You'll definitely want to read the Starter Gospel according to Jamil, but here's the relevant excerpt.
Q: At what point do I pitch the starter into the wort?

A great deal of discussion rages over this topic. Should the starter be fermented completely, the spent liquid decanted, and the yeast pitched or should the entire starter be pitched when at the height of activity?

Most yeast experts say that when propagating yeast, moving at high krausen is optimal. The time of high krauesen can range anywhere from a few hours to twenty-four or more. It depends on the amount of yeast added to the starter wort, yeast health, temperature, and several other factors.

Doss says a starter made from an XL pack of yeast into 2 liters of wort will reach its maximum cell density within 12-18 hours. If you’re starting with a very small amount of yeast in a large starter, it can take 24 hours or more to reach maximum cell densities. For the average starter, let's just say that the bulk of the yeast growth is done by 12-18 hours.

I like to pitch starters while they're still very active and as soon as the bulk of reproduction is finished, usually within 12 to 18 hours. This is really convenient, because I can make a starter the morning of the brew day or the night before and it is ready to go by the time the batch of wort is ready.

Of course, if you have a large starter volume in relation to your batch of beer or a starter that was continuously aerated, then you probably don’t want to pitch the entire starter into your wort. Adding a large starter or a heavily oxidized starter to your wort can alter the flavor of the finished beer.

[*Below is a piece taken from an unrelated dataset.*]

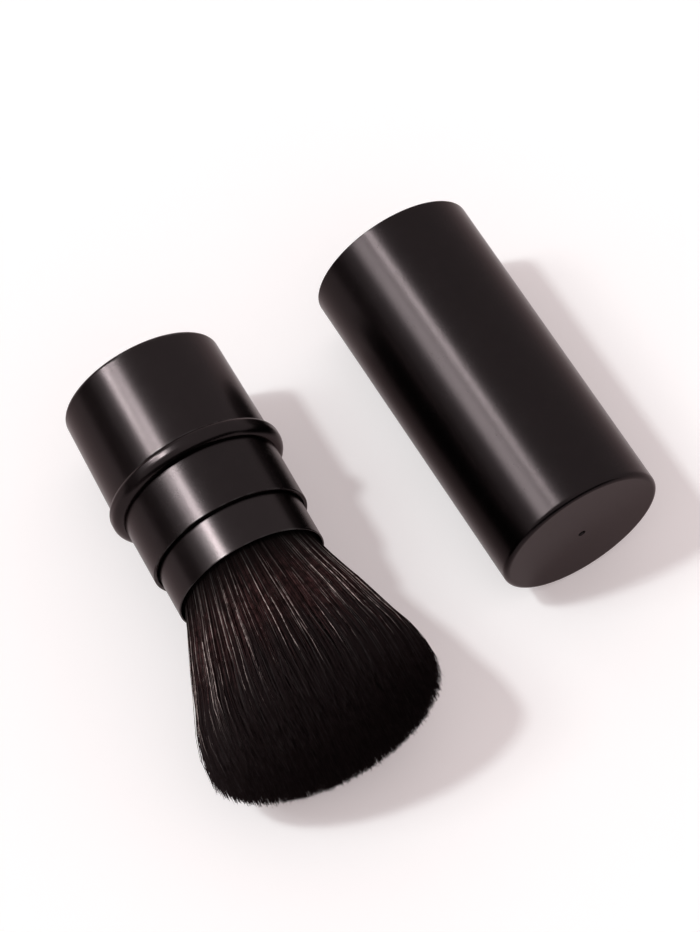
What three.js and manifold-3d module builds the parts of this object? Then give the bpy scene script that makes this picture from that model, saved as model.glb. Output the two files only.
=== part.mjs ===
// A retractable makeup brush, lying open on a table with its cap beside it.
// Millimetres, +Z up. +X runs along the brush from its closed end to the bristles,
// and the cap lies on the +Y side. The origin is on the table, in the middle of the
// box round the brush and its cap.
//
// A sleeve slides forward out of the neck and gathers the bristles, so that the cap
// can go over them. Radii are worked out from the sleeve, outwards through the neck to
// the cap and inwards to the ferrule, and stations along the brush from its closed end.

import * as THREE from 'three';
import { mergeVertices } from 'three/addons/utils/BufferGeometryUtils.js';
import Module from 'manifold-3d';

const wasm = await Module();
wasm.setup();

// Facets
const roundSides = 48;
const smallSides = 24;
const filletSteps = 4;
const weldDistance = 1e-4;

// Fits
const pressGap = 0.08;
const ringGap = 0.1;

// Sleeve, the tube that slides
const sleeveRadius = 16.2;
const sleeveWall = 0.45;
const sleeveEdge = 0.15;
const sleeveReach = 9.3;

// Bush on the sleeve's rear end, which runs in the neck and stops the sleeve
const bushLength = 3.2;
const bushFoot = 0.75;
const bushClearance = 0.2;
const bushGripDepth = 0.3;
const bushRearGap = 0.3;

// Neck, the fixed tube that guides the sleeve and carries the cap
const neckGap = 0.6;
const neckWall = 0.45;
const neckEdge = 0.15;
const neckReach = 13.1;
const neckInsertion = 7.8;

// Guide bush inside the neck's mouth
const guideClearance = 0.15;
const guideRecess = 1.6;
const guideLength = 3;
const guideLead = 0.12;

// Cap
const capClearance = 0.1;
const capWall = 0.65;
const capLength = 74.1;
const capEndWall = 0.8;
const capEdgeRadius = 0.8;
const capFilletRadius = 0.6;
const capLip = 0.15;
const capDimpleRadius = 0.55;
const capDimpleDepth = 0.25;

// Base, a turned cup that tapers towards its closed end
const baseLength = 23.4;
const baseTaper = 0.5;
const baseEndWall = 0.8;
const baseEdgeRadius = 0.9;

// Stop ring between the base and the neck, where the cap lands
const ringWidth = 4;
const ringProud = 1.25;
const ringEdgeRadius = 1.2;
const ringInnerEdge = 0.2;

// Plug glued into the base, with a boss for the screw
const plugClearance = 0.65;
const plugThickness = 1.6;
const plugFloor = 1;
const bossRadius = 4;
const bossHeight = 3;

// Core post, a ribbed moulding that holds the ferrule
const postRadius = 6.2;
const postFloor = 2.4;
const postBore = 3.2;
const postFlangeRadius = 10;
const postFlange = 1.4;
const postLength = 23.3;
const platformInset = 0.8;
const platformThickness = 1.6;
const ribCount = 6;
const ribThickness = 1.2;
const ribInset = 1.2;

// Screw that draws the post onto the plug
const screwRadius = 1.25;
const screwHoleGap = 0.1;
const screwHeadRadius = 2.6;
const screwHeadHeight = 1.7;
const screwHeadEdge = 0.5;
const screwEndGap = 0.5;
const screwTip = 0.6;
const driveRadius = 1.1;
const driveDepth = 0.9;

// Ferrule, a drawn cup with one rolled groove
const ferruleClearance = 0.75;
const ferruleWall = 0.4;
const ferruleFloor = 0.6;
const ferruleLength = 12.4;
const ferruleEdgeRadius = 0.5;
const grooveDepth = 0.25;
const grooveWidth = 1.2;
const grooveStation = 7.6;

// Bristles and the resin that they stand in
const resinThickness = 3;
const sectorGap = 0.3;
const sectorCount = 4;
const rootDepth = 0.5;
const rootMargin = 1.35;
const rootPitch = 1.35;
const rootInset = 0.1;
const strandSides = 3;
const strandRootRadius = 0.5;
const strandMouthRadius = 0.55;
const strandFlareRadius = 0.8;
const strandTipRadius = 0.85;
const strandClearance = 0.25;
const strandPoint = 1.5;

// Bristle head: a dome that flares from the sleeve, pressed flatter by the table
const headRadius = 25.2;
const headLength = 45.7;
const domeHeight = 11.5;
const headLean = 2.2;
const headTopShare = 0.96;
const tableGap = 0.12;
const flareStationShare = 0.6;
const flareRadiusShare = 0.93;
const flarePressShare = 0.9;

// Where the cap lies
const capAlong = -2.9;
const capSpacing = 22.55;
const capTurn = THREE.MathUtils.degToRad(2.75);

// Radii that follow
const sleeveBore = sleeveRadius - sleeveWall;
const neckBore = sleeveRadius + neckGap;
const neckRadius = neckBore + neckWall;
const neckSeat = neckRadius + pressGap;
const bushRadius = neckBore - bushClearance;
const guideBore = sleeveRadius + guideClearance;
const capBore = neckRadius + capClearance;
const capRadius = capBore + capWall;
const baseFrontRadius = capRadius;
const baseRearRadius = baseFrontRadius - baseTaper;
const ringRadius = baseFrontRadius + ringProud;
const bushBore = sleeveBore - bushGripDepth;
const plugRadius = bushBore - plugClearance;
const ferruleRadius = sleeveBore - ferruleClearance;
const ferruleBore = ferruleRadius - ferruleWall;
const resinRadius = ferruleBore - pressGap;
const platformRadius = ferruleRadius - platformInset;
const ribRadius = platformRadius - ribInset;

// Stations along the brush that follow
const ringFront = baseLength + ringWidth;
const neckFront = ringFront + neckReach;
const neckRear = baseLength - neckInsertion;
const sleeveFront = neckFront + sleeveReach;
const bushRear = baseEndWall + bushRearGap;
const guideFront = neckFront - guideRecess;
const guideRear = guideFront - guideLength;
const plugRear = baseEndWall + pressGap;
const plugFront = plugRear + plugThickness;
const bossFront = plugFront + bossHeight;
const postRear = plugFront + pressGap;
const postFloorRear = bossFront + pressGap;
const postFloorFront = postFloorRear + postFloor;
const postFront = postRear + postLength;
const ferruleRear = postFront + pressGap;
const resinRear = ferruleRear + ferruleFloor + pressGap;
const resinFront = resinRear + resinThickness;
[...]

If you’re going to pitch only the yeast from the starter, make sure the starter attenuates fully before decanting the spent wort. The yeast rebuild their glycogen reserve at the end of fermentation and it is this glycogen that they use when preparing to ferment a new batch of beer. Separating the spent wort from the yeast too early also selectively discards the less flocculent, higher attenuating individuals in your yeast population. You may end up with a pitch of yeast that won’t attenuate the beer fully. Allow the fermentation to go complete cycle, chill, decant the beer and pitch just the yeast.
In short, use the whole starter 12-18 hours after pitching the yeast into the starter wort OR let it ferment out over a couple of days, chill it, decant most of the starter wort and pitch just the yeast portion of the starter.